漆野凪 "読まれる覚悟" 2025年4月15日

漆野凪
漆野凪
@urushinonagi
2025年4月15日
読まれる覚悟
読まれる覚悟
桜庭一樹
とても良かった。小説を読まれるとどのようなことが起こりうるのか、やさしく読みやすい言葉で誠実に語られている。終盤、タイトルである『読まれる覚悟』へ収束していく様子も爽快で気持ちよかった。 「わたしは、職業としての小説家である以上は、荒唐無稽でも、机上の空論でも、実現不可能な綺麗事でも、幼さが残る理想論でも、このような主張をする義務をもつときがあると思っています。 「それでも暴力をなくさなければいけない」と。」(p.35)から滲み出る、桜庭一樹さんの誠実さと小説家という職業に対する責任感が好きで、安心できて、だから私はこの方の小説を好んで読んでいるのだなと腑に落ちた。 「最近、アップデートって、「新しいものをインストールする」というよりも、「自分が間違っていたことを理解する」ことなのかな、と思うんです。」(p.163)という言葉にも、誠実さが表れていると思う。はたしてそのようなとき、私は間違いを認められるだろうか。きっと難しいだろう。間違いを認めてそれを正せるような誠実な人間でありたいと、常に願っている。 批評についても取り上げられていた。
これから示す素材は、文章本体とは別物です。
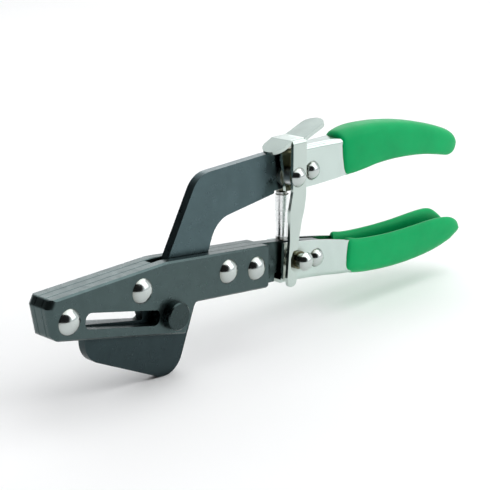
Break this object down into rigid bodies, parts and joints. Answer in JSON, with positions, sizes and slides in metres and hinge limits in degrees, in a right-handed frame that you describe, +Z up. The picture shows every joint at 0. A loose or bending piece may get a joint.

私は批評のことがよくわからないので入門書を読んでみたいのだけれど、引用・参考文献として挙げられている北村紗衣『批評の教室』、廣野由美子『批評理論入門』が気になっている。しかし、まずは手元にある北村紗枝『お砂糖とスパイスと爆発的な何か 不真面目な批評家によるフェミニスト批評入門』から手をつけてみたい。